Mick and Ravi arrived back at the POW at around 10.30 pm. They claimed that they wanted to show me the video of the camel ride and cultural evening. But I knew that all they really wanted was another drink and that I had the only open bar on the train.
I must admit, though, that the video was quite entertaining. The coach had taken them deep into the desert to meet a train of camels at what I suppose would be called an oasis. There they had mounted their beasts and been led on an uncomfortable hour-long ride across the dunes to a temporary camp.
Judging from the video, they had very much enjoyed the cultural evening of dancing and traditional music, but they had enjoyed the food and drinks even more. Mick even got up to join in the dancing at one point. Ravi said that he would have gone up too, but the other guests on their table had left some food and he couldn’t let that go to waste.
As we savoured our nightcaps, we discussed the events of the day.
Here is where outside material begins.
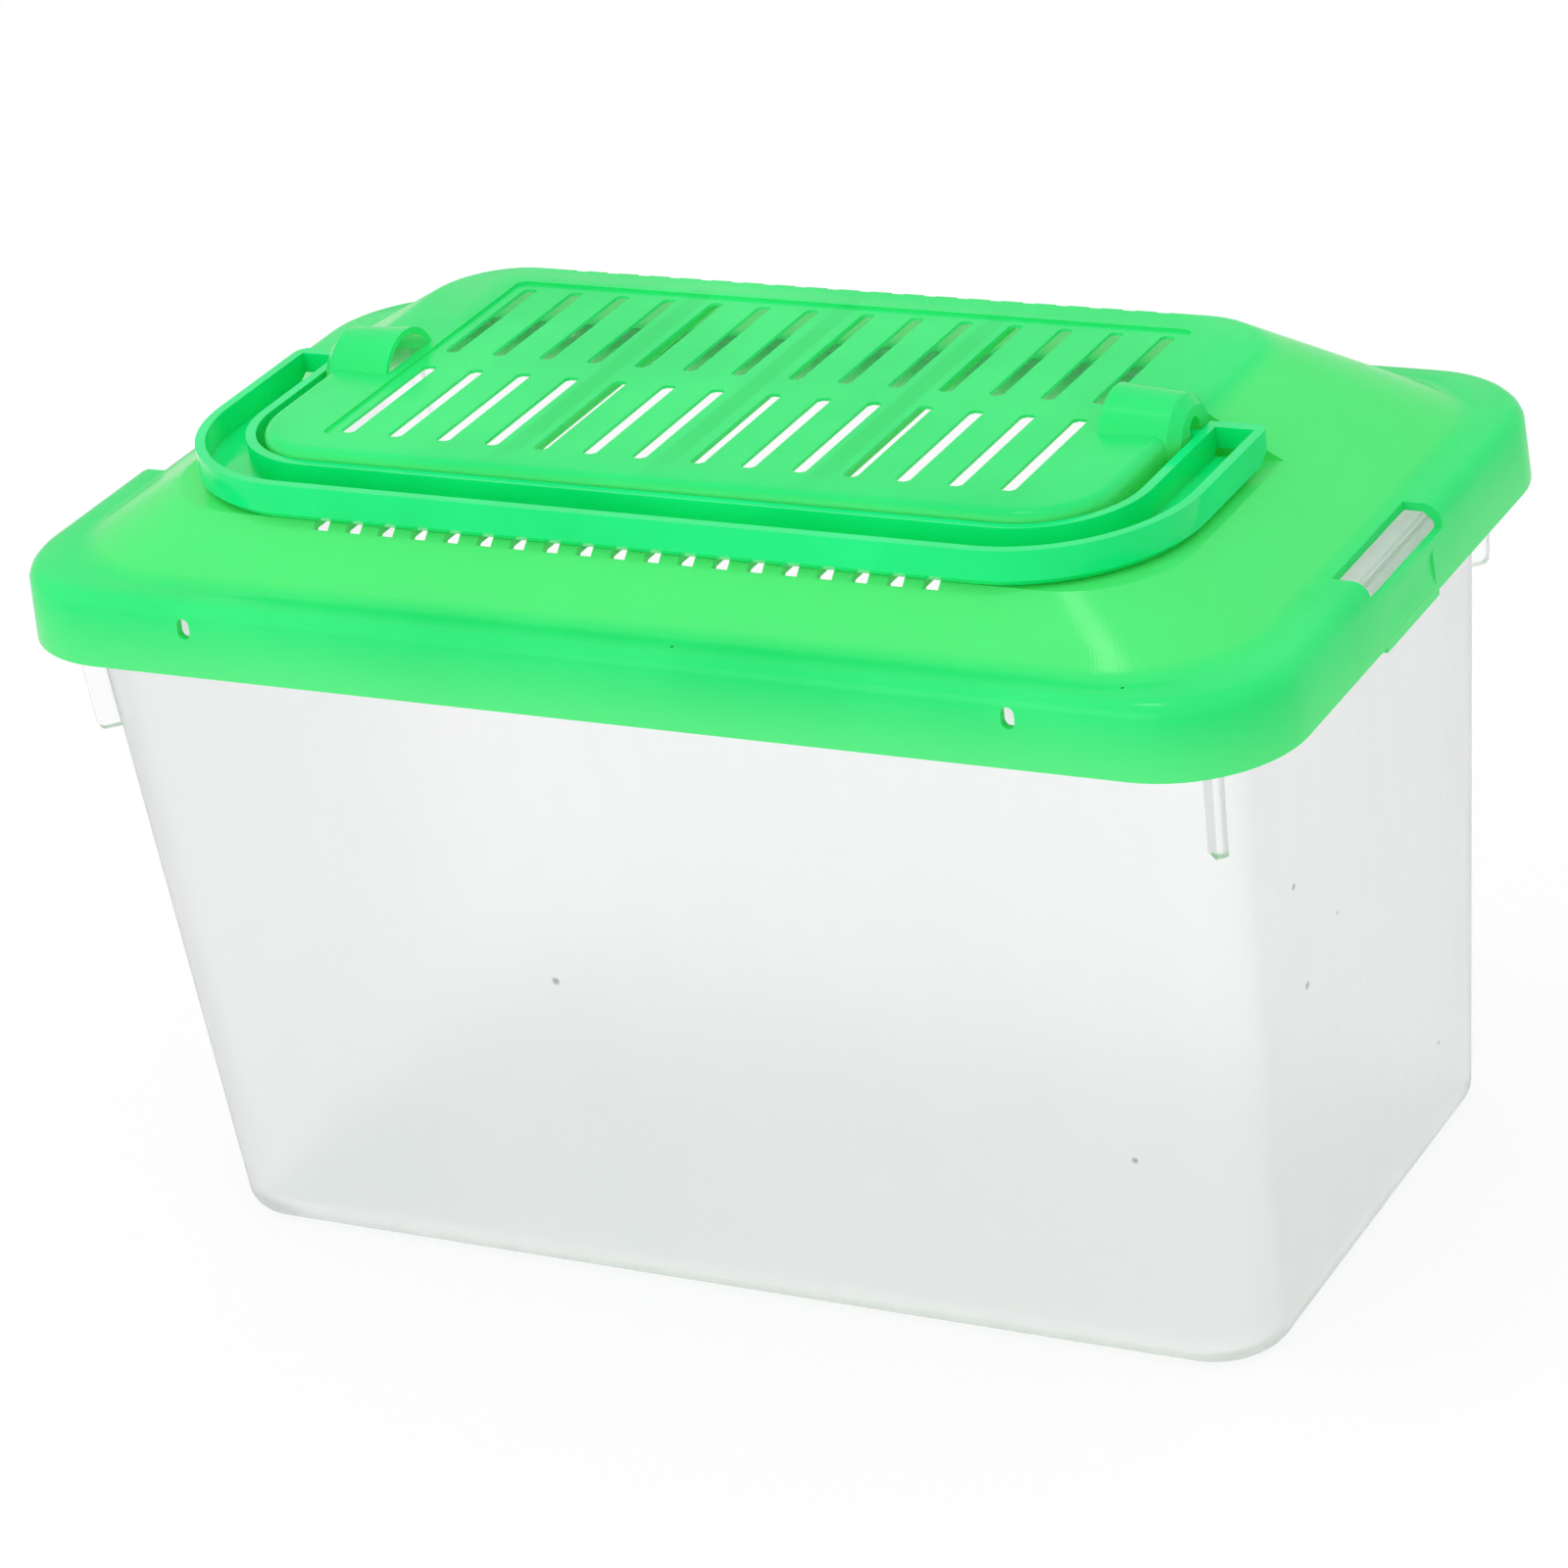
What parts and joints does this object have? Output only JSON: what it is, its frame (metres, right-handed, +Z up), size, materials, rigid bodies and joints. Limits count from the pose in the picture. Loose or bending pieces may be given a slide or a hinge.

“What did you think of Mayor Pete,” asked Ravi.
“Ok, but he didn’t know his history,” responded Mick. “Mughals in India in the 12th Century, my arse.”
“Actually, he didn’t say they were. He just said that Rawal Jaisal was a Bhatti. They were here a long time before the Mughals.”
Mick pondered on this a moment, before going on.
“Ok, I will give you that, but what about saying they came from Pakistan? Pakistan did not exist before 1947 when the British partitioned British India between the Muslims in the North and the Hindus in the South. It was all down to that royal parasite, Mountbatten, in preparation for independence in 1948.”
“Really,” put in Ravi feigning interest while I made an excuse to top up our drinks.
“Yes, really, sunshine. He was meant to keep it all together but went against his instructions. Typical arrogant German!”
“I thought he was British.”
“Shows what you know. He was German like all the British Royal family. His grandmother was Queen Victoria, and his grandfather was Prince Albert, another Kraut.”
“The Queen’s not German,” tried Ravi.
“She’s not British either. Until 1917 the family name was Saxe-Coburg and Gotha. They only changed it because of World War 1. It was a clear effort to mislead the public.”
Realising that Mick was about to embark on an anti-royal rant, I tried to change the subject.
“Well, if it wasn’t called Pakistan, what was it called?”
“Ah, that’s interesting. Pakistan is a wholly made-up name. It comes from Punjab, Afghani, Kashmir, Sind, and the ‘istan
“But what about Bangladesh? That was part of Pakistan at partition, even if it is on the other side of the sub-continent? Why wasn’t the country called Pakibanistan,” I teased, knowing it would set him off?
As Mick launched into a long-winded diatribe about the Muslim majority areas of east Bengal having been named East Pakistan, I settled back into my comfy chair and switched off.
Eventually, the two of them left in the early hours, and as they wobbled down the corridor, I could still hear Mick’s voice lecturing Ravi about the history of his own native country. As I said, Mick always knows best, even when he doesn’t.